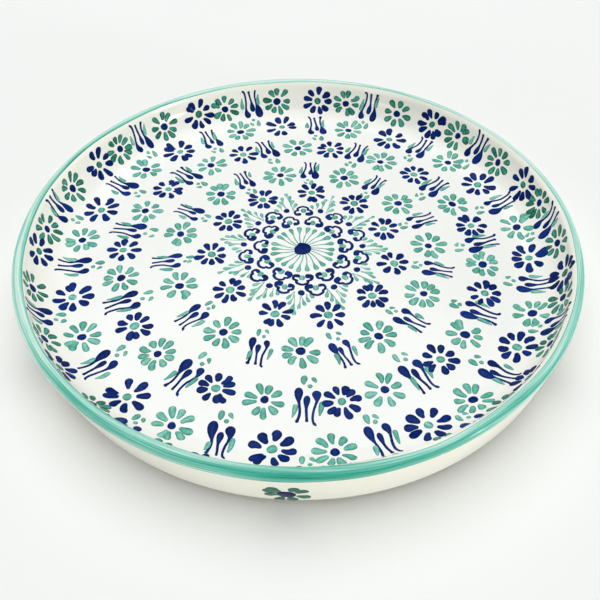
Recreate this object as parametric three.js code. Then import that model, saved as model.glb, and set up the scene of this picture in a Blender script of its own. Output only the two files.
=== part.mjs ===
// Hand painted ceramic plate: a round serving dish with a flat floor, a coved wall and a
// rounded lip, standing on a low foot ring. The fired clay carries a thin glaze coat on
// each side, a green band over the lip, and drops of cobalt paint on the floor.
//
// Millimetres, +Z up. The origin is on the plate's axis, in the plane that it stands on.
// Every round piece is turned with the same number of flats, so a coat and the clay under
// it share their surface exactly.

import * as THREE from 'three';

// Overall size of the finished plate
const PLATE_RADIUS = 150;
const PLATE_HEIGHT = 36;
const COAT = 0.5;

// Clay body
const FOOT_HEIGHT = 5;
const FLOOR_THICKNESS = 8;
const LIP_RADIUS = 2.5;
const COVE_WIDTH = 20.5;
const WALL_TAPER = 5.25;
const WALL_CURVE = 1.15;
const HEEL_WIDTH = 5;
const HEEL_HEIGHT = 3.5;

// Foot ring
const FOOT_RADIUS = 112;
const FOOT_TOP_WIDTH = 12;
const FOOT_SOLE_WIDTH = 6;
const FOOT_EDGE = 1;
const FOOT_CLEARANCE = 0.3;

// Green band: where it stops on the inside of the lip, and how far it runs down outside
const BAND_INNER_ANGLE = 130;
const BAND_DROP = 1.5;

// Painted drops
const CENTRE_DOT_RADIUS = 4.7;
const CENTRE_DOT_HEIGHT = 0.35;
const BEAD_RADIUS = 1.9;
const BEAD_HEIGHT = 0.3;
const BEAD_COUNT = 11;
const BEAD_RING_RADIUS = 34;
const BEAD_RING_START = 7;
const BEAD_DRIFT = 3.5;
const BEAD_DRIFT_DIRECTION = 170;
const PATTERN_CENTRE = [2.7, 3];

// Number of flats round each turned piece, and of steps along each curve of a profile
const PLATE_FLATS = 72;
const CENTRE_DOT_FLATS = 36;
const BEAD_FLATS = 16;
const COVE_STEPS = 6;
const LIP_STEPS = 6;
const WALL_STEPS = 3;
const HEEL_STEPS = 3;
const DROP_STEPS = 3;

// Heights and radii that follow from them
const CLAY_UNDERSIDE = FOOT_HEIGHT;
const CLAY_FLOOR = CLAY_UNDERSIDE + FLOOR_THICKNESS;
const GLAZED_FLOOR = CLAY_FLOOR + COAT;
const LIP_CENTRE_RADIUS = PLATE_RADIUS - COAT - LIP_RADIUS;
const LIP_CENTRE_HEIGHT = PLATE_HEIGHT - COAT - LIP_RADIUS;
const COVE_START = LIP_CENTRE_RADIUS - LIP_RADIUS - COVE_WIDTH;
const HEEL_TOP = CLAY_UNDERSIDE + HEEL_HEIGHT;

const clayMaterial = new THREE.MeshStandardMaterial({ color: 0xcfa98a, roughness: 0.9, metalness: 0 });
const whiteGlaze = new THREE.MeshStandardMaterial({ color: 0xf6f3ee, roughness: 0.18, metalness: 0 });
const creamGlaze = new THREE.MeshStandardMaterial({ color: 0xe9e3d3, roughness: 0.22, metalness: 0 });
const greenPaint = new THREE.MeshStandardMaterial({ color: 0x4fb398, roughness: 0.2, metalness: 0 });
const cobaltPaint = new THREE.MeshStandardMaterial({ color: 0x0f2079, roughness: 0.2, metalness: 0 });

function point(radius, height) {
  return new THREE.Vector2(radius, height);
}

// Points along an elliptical arc in the profile plane. Angle 0 points outwards, 90 up.
function arc(centreRadius, centreHeight, width, height, fromDegrees, toDegrees, steps) {
  const points = [];
  for (let i = 0; i <= steps; i += 1) {
    const angle = THREE.MathUtils.degToRad(THREE.MathUtils.lerp(fromDegrees, toDegrees, i / steps));
    points.push(point(centreRadius + width * Math.cos(angle), centreHeight + height * Math.sin(angle)));
  }
  return points;
}

// The outside wall leans in towards the foot, a little faster near the bottom
function wallRadius(height) {
  const fall = (LIP_CENTRE_HEIGHT - height) / (LIP_CENTRE_HEIGHT - HEEL_TOP);
  return LIP_CENTRE_RADIUS + LIP_RADIUS - WALL_TAPER * fall ** WALL_CURVE;
}

// Clay surface under each coat, in order from the foot outwards, over the lip, to the middle

function undersideAndWallProfile() {
  const heelRadius = wallRadius(HEEL_TOP) - HEEL_WIDTH;
  const footEdge = FOOT_RADIUS + FOOT_TOP_WIDTH / 2 + FOOT_CLEARANCE;
  const heel = arc(heelRadius, HEEL_TOP, HEEL_WIDTH, HEEL_HEIGHT, -90, 0, HEEL_STEPS);
  const bandEdge = LIP_CENTRE_HEIGHT - BAND_DROP;
  const wall = [];
  for (let i = 1; i <= WALL_STEPS; i += 1) {
    const height = THREE.MathUtils.lerp(HEEL_TOP, bandEdge, i / WALL_STEPS);
    wall.push(point(wallRadius(height), height));
  }
  return [point(footEdge, CLAY_UNDERSIDE), ...heel, ...wall];
}

function lipArc(fromDegrees, toDegrees, steps) {
  return arc(LIP_CENTRE_RADIUS, LIP_CENTRE_HEIGHT, LIP_RADIUS, LIP_RADIUS, fromDegrees, toDegrees, steps);
}

function bandProfile() {
  const edge = undersideAndWallProfile().at(-1);
  return [edge, ...lipArc(0, BAND_INNER_ANGLE, LIP_STEPS - 1)];
}

function wellProfile() {
  const lipEdge = lipArc(BAND_INNER_ANGLE, 180, 2);
  const coveHeight = LIP_CENTRE_HEIGHT - CLAY_FLOOR;
  const cove = arc(COVE_START, LIP_CENTRE_HEIGHT, COVE_WIDTH, coveHeight, 0, -90, COVE_STEPS);
  return [...lipEdge, ...cove.slice(1), point(0, CLAY_FLOOR)];
}

// Move each point of a profile out of the clay by one coat. Both coats at a shared edge
// use the whole surface to find its normal, so their ends meet in one face.
function coatOver(profile, surface) {
  return profile.map((here) => {
    const index = surface.findIndex((other) => other.distanceTo(here) === 0);
    const before = surface[Math.max(index - 1, 0)];
    const after = surface[Math.min(index + 1, surface.length - 1)];
    const along = after.clone().sub(before).normalize();
    return point(here.x + COAT * along.y, here.y - COAT * along.x);
  });
}

function turn(profile, flats) {
  return new THREE.LatheGeometry(profile, flats).rotateX(Math.PI / 2);
}

function closed(profile) {
  return [...profile, profile[0].clone()];
}

function namedMesh(name, geometry, material) {
  const mesh = new THREE.Mesh(geometry, material);
  mesh.name = name;
  return mesh;
}

const outside = undersideAndWallProfile();
const band = bandProfile();
const well = wellProfile();
const claySurface = [...outside, ...band.slice(1), ...well.slice(1)];

function clayBody() {
  const profile = [point(0, CLAY_UNDERSIDE), ...claySurface];
  return namedMesh('clay_body', turn(profile, PLATE_FLATS), clayMaterial);
}

function footRing() {
  const halfTop = FOOT_TOP_WIDTH / 2;
  const halfSole = FOOT_SOLE_WIDTH / 2;
  const section = [
    point(FOOT_RADIUS - halfTop, FOOT_HEIGHT),
    point(FOOT_RADIUS - halfSole - FOOT_EDGE, FOOT_EDGE),
    point(FOOT_RADIUS - halfSole, 0),
    point(FOOT_RADIUS + halfSole, 0),
    point(FOOT_RADIUS + halfSole + FOOT_EDGE, FOOT_EDGE),
    point(FOOT_RADIUS + halfTop, FOOT_HEIGHT),
  ];
  return namedMesh('foot_ring', turn(closed(section), PLATE_FLATS), clayMaterial);
}

function wallGlaze() {
  const coat = coatOver(outside, claySurface);
  coat[0] = point(outside[0].x, CLAY_UNDERSIDE - COAT);
  const section = closed([...coat, ...outside.toReversed()]);
  return namedMesh('wall_glaze', turn(section, PLATE_FLATS), creamGlaze);
}

function baseGlaze() {
  const radius = FOOT_RADIUS - FOOT_TOP_WIDTH / 2 - FOOT_CLEARANCE;
  const section = [
    point(0, CLAY_UNDERSIDE - COAT),
    point(radius, CLAY_UNDERSIDE - COAT),
    point(radius, CLAY_UNDERSIDE),
    point(0, CLAY_UNDERSIDE),
  ];
  return namedMesh('base_glaze', turn(section, PLATE_FLATS), creamGlaze);
}

function rimBand() {
  const section = closed([...coatOver(band, claySurface), ...band.toReversed()]);
  return namedMesh('rim_band', turn(section, PLATE_FLATS), greenPaint);
}

function wellGlaze() {
  const coat = coatOver(well, claySurface);
  coat[coat.length - 1] = point(0, GLAZED_FLOOR);
  const section = [...well.toReversed(), ...coat];
  return namedMesh('well_glaze', turn(section, PLATE_FLATS), whiteGlaze);
}

// A drop of paint: a low dome with a flat base
function paintDrop(name, radius, height, flats) {
  const dome = arc(0, 0, radius, height, 0, 90, DROP_STEPS);
  dome[dome.length - 1].x = 0;
  return namedMesh(name, turn([point(0, 0), ...dome], flats), cobaltPaint);
}

// The beads are set out by hand: they crowd a little towards one side of the ring
function beadAngle(index) {
  const even = BEAD_RING_START + (360 * index) / BEAD_COUNT;
  const drift = BEAD_DRIFT * Math.cos(THREE.MathUtils.degToRad(even - BEAD_DRIFT_DIRECTION));
  return THREE.MathUtils.degToRad(even + drift);
}

function paintedDrops() {
  const drops = new THREE.Group();
  drops.position.set(PATTERN_CENTRE[0], PATTERN_CENTRE[1], GLAZED_FLOOR);
  drops.add(paintDrop('centre_dot', CENTRE_DOT_RADIUS, CENTRE_DOT_HEIGHT, CENTRE_DOT_FLATS));
  for (let i = 0; i < BEAD_COUNT; i += 1) {
    const angle = beadAngle(i);
    const number = String(i + 1).padStart(2, '0');
    const bead = paintDrop(`blue_bead_${number}`, BEAD_RADIUS, BEAD_HEIGHT, BEAD_FLATS);
    bead.position.set(BEAD_RING_RADIUS * Math.cos(angle), BEAD_RING_RADIUS * Math.sin(angle), 0);
    drops.add(bead);
  }
  return drops;
}

const plate = new THREE.Group();
plate.add(clayBody(), footRing(), wallGlaze(), baseGlaze(), rimBand(), wellGlaze(), paintedDrops());

export default plate;
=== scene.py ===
"""Looks for the hand painted ceramic plate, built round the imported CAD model.

The plate's glaze coats, lip band and foot are remade as fine turned surfaces. Every brush
stroke is its own low drop of glaze paint that follows the surface of the plate. Lengths
are millimetres until they are written into a mesh.
"""
import bisect
import math
import random

import bpy
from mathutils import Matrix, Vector


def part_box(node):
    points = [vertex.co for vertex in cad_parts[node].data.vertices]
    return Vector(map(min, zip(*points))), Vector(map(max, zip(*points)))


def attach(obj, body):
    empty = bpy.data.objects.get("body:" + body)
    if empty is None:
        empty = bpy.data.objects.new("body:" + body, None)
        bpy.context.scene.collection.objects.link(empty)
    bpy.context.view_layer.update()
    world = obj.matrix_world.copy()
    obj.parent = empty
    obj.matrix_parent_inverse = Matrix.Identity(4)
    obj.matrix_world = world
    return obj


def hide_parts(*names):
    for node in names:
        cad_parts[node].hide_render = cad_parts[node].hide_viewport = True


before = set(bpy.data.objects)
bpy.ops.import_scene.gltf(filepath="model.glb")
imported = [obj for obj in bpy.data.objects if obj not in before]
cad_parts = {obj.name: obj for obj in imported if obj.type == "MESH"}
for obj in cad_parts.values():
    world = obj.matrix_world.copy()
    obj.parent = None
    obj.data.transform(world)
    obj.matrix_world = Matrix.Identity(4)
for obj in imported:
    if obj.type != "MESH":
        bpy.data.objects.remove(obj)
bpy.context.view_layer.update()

MM = 0.001

# ---- sizes of the plate

PLATE_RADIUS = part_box("rim_band")[1].x / MM
PLATE_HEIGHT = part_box("rim_band")[1].z / MM
FOOT_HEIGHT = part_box("foot_ring")[1].z / MM
FLOOR_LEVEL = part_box("centre_dot")[0].z / MM
COAT = 0.5
LIP_RADIUS = 2.5
COVE_WIDTH = 20.5
WALL_TAPER = 5.25
WALL_CURVE = 1.15
HEEL_WIDTH = 5.0
HEEL_HEIGHT = 3.5
FOOT_RADIUS = 112.0
FOOT_TOP_WIDTH = 12.0
FOOT_SOLE_WIDTH = 6.0
FOOT_EDGE = 1.0
FOOT_CLEARANCE = 0.3

LIP_CENTRE = PLATE_RADIUS - COAT - LIP_RADIUS
LIP_LEVEL = PLATE_HEIGHT - COAT - LIP_RADIUS
CLAY_FLOOR = FLOOR_LEVEL - COAT
COVE_START = LIP_CENTRE - LIP_RADIUS - COVE_WIDTH
HEEL_TOP = FOOT_HEIGHT + HEEL_HEIGHT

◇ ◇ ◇

Give back exactly the material above from its opening line to the line bearing "const HEEL_HEIGHT = 3.5;".

Result for this task:
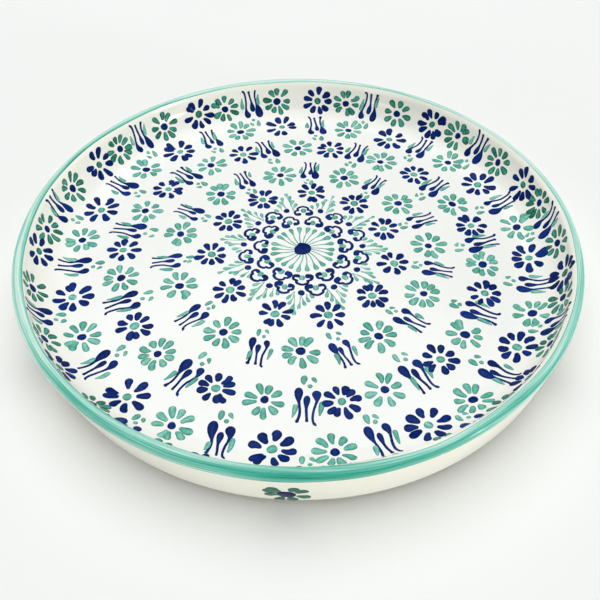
Recreate this object as parametric three.js code. Then import that model, saved as model.glb, and set up the scene of this picture in a Blender script of its own. Output only the two files.
=== part.mjs ===
// Hand painted ceramic plate: a round serving dish with a flat floor, a coved wall and a
// rounded lip, standing on a low foot ring. The fired clay carries a thin glaze coat on
// each side, a green band over the lip, and drops of cobalt paint on the floor.
//
// Millimetres, +Z up. The origin is on the plate's axis, in the plane that it stands on.
// Every round piece is turned with the same number of flats, so a coat and the clay under
// it share their surface exactly.

import * as THREE from 'three';

// Overall size of the finished plate
const PLATE_RADIUS = 150;
const PLATE_HEIGHT = 36;
const COAT = 0.5;

// Clay body
const FOOT_HEIGHT = 5;
const FLOOR_THICKNESS = 8;
const LIP_RADIUS = 2.5;
const COVE_WIDTH = 20.5;
const WALL_TAPER = 5.25;
const WALL_CURVE = 1.15;
const HEEL_WIDTH = 5;
const HEEL_HEIGHT = 3.5;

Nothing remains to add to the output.